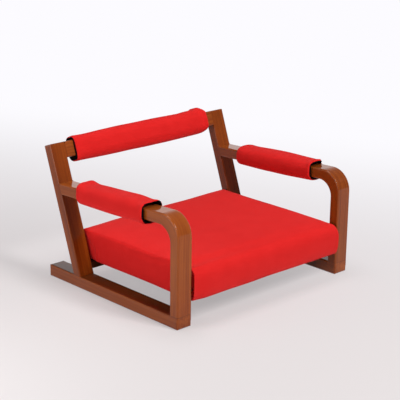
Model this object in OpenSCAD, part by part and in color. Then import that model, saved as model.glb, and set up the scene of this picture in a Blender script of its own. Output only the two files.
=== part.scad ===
// Low floor chair: two closed wooden side frames, an upholstered seat between them,
// and loose padded sleeves on the back rail and on both arms.
// Millimetres. +Z is up, the chair's front looks along -Y, and +X is on the right
// of someone who stands in front of it.
// The model is drawn with the front faces of the front legs at y = 0 and is then moved
// so that the origin is the middle of its outline on the floor.

/* [Side frames] */
// Overall width across the wood of the two side frames
chair_w = 600; // [560:5:660]
// Thickness of every side frame member, measured across the chair
side_t = 45; // [38:1:50]
// Height of the floor runners
runner_h = 31; // [26:1:36]
// Length of the floor runners
runner_l = 486; // [460:2:520]
// Distance from the front face to the foot of the back posts
post_y = 359; // [345:1:370]
// Backward lean of the back posts in degrees
lean = 19.5; // [15:0.5:23]
// Length of a back post along its front face
post_l = 340; // [320:2:370]
// Depth of the back posts
post_d = 27; // [24:1:34]
// Depth of the leg and of the arm
arm_d = 28; // [26:1:34]
// Height of the arm's top face, carried on to the front face of the leg
arm_top = 275; // [260:1:300]
// Slope of the arm down to the back in degrees
arm_slope = 2.4; // [0:0.2:4]
// Inner radius of the bend between leg and arm
bend_r = 39; // [32:1:50]
// Outer radius of the bend, tight enough to leave the wood fuller there than in the leg and the arm
bend_outer_r = 55; // [44:1:66]
// Radius on the long edges of the wood
edge_r = 4; // [2:0.5:6]
// Radius on the free ends of the wood
end_r = 5; // [2:0.5:8]

/* [Cross rails] */
// Height of the back rail along the posts
rail_h = 41; // [34:1:50]
// Thickness of the back rail
rail_d = 24; // [18:1:28]
// Height of the rear stretcher
stretcher_h = 14; // [12:1:20]
// Length of the wooden dowels
dowel_l = 40; // [30:1:44]
// Length of the shorter dowels under the back posts
post_dowel_l = 32; // [26:1:34]
// Radius of the wooden dowels
dowel_r = 4; // [3:0.5:5]
// Space round a dowel for the glue
glue_gap = 0.1; // [0.05:0.05:0.2]

/* [Seat] */
// Height of the underside of the seat cover
seat_z = 58; // [52:1:66]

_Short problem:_
Go through the material above line by line and copy it exactly.

_Solution to the exercise:_
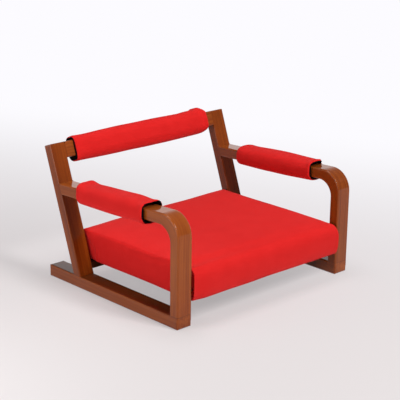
Model this object in OpenSCAD, part by part and in color. Then import that model, saved as model.glb, and set up the scene of this picture in a Blender script of its own. Output only the two files.
=== part.scad ===
// Low floor chair: two closed wooden side frames, an upholstered seat between them,
// and loose padded sleeves on the back rail and on both arms.
// Millimetres. +Z is up, the chair's front looks along -Y, and +X is on the right
// of someone who stands in front of it.
// The model is drawn with the front faces of the front legs at y = 0 and is then moved
// so that the origin is the middle of its outline on the floor.

/* [Side frames] */
// Overall width across the wood of the two side frames
chair_w = 600; // [560:5:660]
// Thickness of every side frame member, measured across the chair
side_t = 45; // [38:1:50]
// Height of the floor runners
runner_h = 31; // [26:1:36]
// Length of the floor runners
runner_l = 486; // [460:2:520]
// Distance from the front face to the foot of the back posts
post_y = 359; // [345:1:370]
// Backward lean of the back posts in degrees
lean = 19.5; // [15:0.5:23]
// Length of a back post along its front face
post_l = 340; // [320:2:370]
// Depth of the back posts
post_d = 27; // [24:1:34]
// Depth of the leg and of the arm
arm_d = 28; // [26:1:34]
// Height of the arm's top face, carried on to the front face of the leg
arm_top = 275; // [260:1:300]
// Slope of the arm down to the back in degrees
arm_slope = 2.4; // [0:0.2:4]
// Inner radius of the bend between leg and arm
bend_r = 39; // [32:1:50]
// Outer radius of the bend, tight enough to leave the wood fuller there than in the leg and the arm
bend_outer_r = 55; // [44:1:66]
// Radius on the long edges of the wood
edge_r = 4; // [2:0.5:6]
// Radius on the free ends of the wood
end_r = 5; // [2:0.5:8]

/* [Cross rails] */
// Height of the back rail along the posts
rail_h = 41; // [34:1:50]
// Thickness of the back rail
rail_d = 24; // [18:1:28]
// Height of the rear stretcher
stretcher_h = 14; // [12:1:20]
// Length of the wooden dowels
dowel_l = 40; // [30:1:44]
// Length of the shorter dowels under the back posts
post_dowel_l = 32; // [26:1:34]
// Radius of the wooden dowels
dowel_r = 4; // [3:0.5:5]
// Space round a dowel for the glue
glue_gap = 0.1; // [0.05:0.05:0.2]

/* [Seat] */
// Height of the underside of the seat cover
seat_z = 58; // [52:1:66]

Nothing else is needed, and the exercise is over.